Approximately 99 percent
of the votes cast, representing approximately 86 percent of the Zygo common shares outstanding as of the record date, voted
in favor of the merger. Adoption of the merger agreement required an affirmative vote of a majority of issued and outstanding shares
of Zygo’s common stock entitled to vote at the special meeting.
During the special
meeting, stockholders also approved a proposal to approve, by non-binding advisory vote, certain compensation arrangements for
Zygo’s named executive officers in connection with the merger. The proposal to adjourn the special meeting, if necessary
or appropriate, to solicit additional proxies if there were insufficient votes at the time of the special meeting to adopt the
merger agreement was rendered moot, although the stockholders had cast sufficient votes in favor of the proposal to approve that
proposal.
About AMETEK
AMETEK is a leading
global manufacturer of electronic instruments and electro-mechanical devices with 2013 sales of $3.6 billion. The common stock
of AMETEK is a component of the S&P 500 Index.
About Zygo
Zygo is a worldwide
supplier of optical metrology instruments, precision optics and electro-optical design and manufacturing services serving customers
in the semiconductor equipment, bio-medical, scientific and industrial markets.
Forward-Looking
Statements
All statements other
than statements of historical fact included in this news release regarding expected plans and timing of the closing are forward-looking
statements. Actual results could differ materially from those contemplated by the forward-looking statements as a result of certain
factors.
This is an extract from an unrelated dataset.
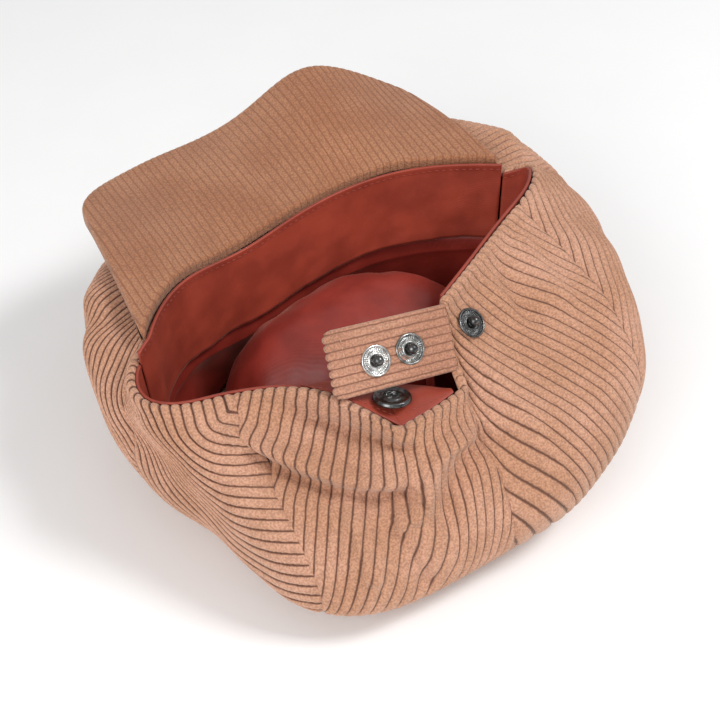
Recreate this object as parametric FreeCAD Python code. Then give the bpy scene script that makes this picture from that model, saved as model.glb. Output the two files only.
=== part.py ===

Zygo Corporation undertakes no obligation to publicly update or revise forward-looking statements to reflect events or
circumstances after the date of this news release except as required by law. Further information on potential factors that could
affect Zygo Corporation's business and the merger is described in our reports on file with the Securities and Exchange Commission
(the “SEC”), including our Form 10-K for the fiscal year ended June 30, 2013, filed with the SEC on September 13, 2013;
our Forms 10-Q for the fiscal quarters ended September 30, 2013, December 31, 2013 and March 31, 2014; and our Definitive Proxy
Statement on Schedule 14A filed with the SEC on May 21, 2014.